Das memórias de infância aos usos no presente.
“Tudo lugares onde o campo está perto, onde era possível estar só, passear por sítios aprazíveis, apanhar amoras e, na beira dos caminhos, cortar canas para fazer brinquedos.” Orlando Ribeiro, sobre a sua infância em Memórias de Um Geógrafo, Edições João Sá da Costa, 2003.
“Brinquedos não os havia” ou “eram poucos”…. – recordam os mais velhos – e os que havia eram inventados pela criança, construídos no momento, ao sabor da vontade. Ou então feitos pelos pais e avós. Utilizavam-se os materiais existentes no meio natural (madeira, cortiça, cana, lã, barba de milho, bugalhos, bolotas, palha) ou doméstico (trapos, botões, arames, latas, caixas de madeira). Estavam, por isso, profundamente ligados às matérias disponíveis, aproveitadas em contextos de pobreza e escassez de bens – “a necessidade faz o engenho” –, e transformadas com recurso a técnicas essencialmente manuais.
A cana[1], abundante junto aos cursos de água e fácil de trabalhar, tem ainda, no Algarve, inúmeros usos ligados às atividades rurais. É utilizada no varejo e na apanha de frutos secos e da azeitona, nas hortas para sustentar o crescimento de tomates e leguminosas, e é com as suas ripas que os cesteiros fazem canastras e cestos para diversos fins, como o transporte e armazenamento de frutos secos. Antigamente, no período das ceifas, eram de cana as dedeiras (ou canudos) utilizadas pelas ceifeiras para proteger os dedos de algum desvio da foice. Na área da construção tradicional, são conhecidos os telhados de caniço na cobertura interior da habitação.
Tendemos, no entanto, por vezes a esquecer que a cana era também matéria de eleição para a construção de muitos dos brinquedos infantis: pífaros, apitos, reco-recos, curre-curres, espingardas, gaiolas de grilo e até a estrutura dos papagaios de papel.

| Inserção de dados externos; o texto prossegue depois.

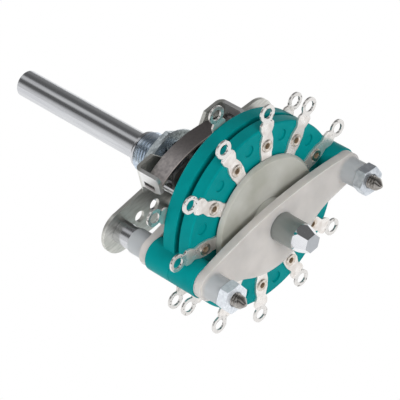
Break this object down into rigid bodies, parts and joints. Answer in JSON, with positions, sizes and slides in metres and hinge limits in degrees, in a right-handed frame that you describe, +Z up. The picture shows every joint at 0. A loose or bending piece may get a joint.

Deambulando pelos campos para apanhar grilos, para ir aos pássaros, ou para mergulhos na ribeira próxima, transportando sempre a navalhinha no bolso, se passava junto de um canavial, das mãos da criançada podia sair o brinquedo que a necessidade ou o desejo ditasse no momento.
Estes brinquedos em cana integram o vasto universo dos brinquedos populares, muitos deles representados em contextos arqueológicos antigos e na iconografia, desde o período medieval. Em Portugal, foram pela primeira vez descritos nos textos etnográficos de Adolfo Coelho, Teófilo Braga, Leite Vasconcelos (os primeiros a reconhecerem-lhes valor pedagógico e representativo da “alma do povo”), Eduardo Sequeira (autor de um interessantíssimo estudo onde regista a construção de brinquedos a partir de matérias vegetais), Augusto César Pires de Lima e Fernando Castro Pires de Lima[2], todos eles fontes imprescindíveis para o estudo da infância e do brincar entre os finais do séc. XIX e 1ª metade do séc. XX. Atualmente, são incontornáveis, pelo seu fôlego e sistematização, os estudos de João Amado[3] que voltou a chamar a atenção para o valor deste frágil património, bem como trabalhos recentes que aliam a constituição de coleções, no contexto de projetos educativos, à recolha de depoimentos orais e memórias sobre a infância e o brincar.[4]
Brinquedos musicais
Os sons do campo – o chilrear dos pássaros, o canto das cigarras e dos grilos ou o coaxar das rãs – são o referente para alguns dos primeiros instrumentos sonoros e musicais (de sopro e de percussão) construídos a partir da cana: flautas, pífaros, apitos, matracas ou reco-recos. Quase todos emitem sons parecidos com o seu referente não lúdico.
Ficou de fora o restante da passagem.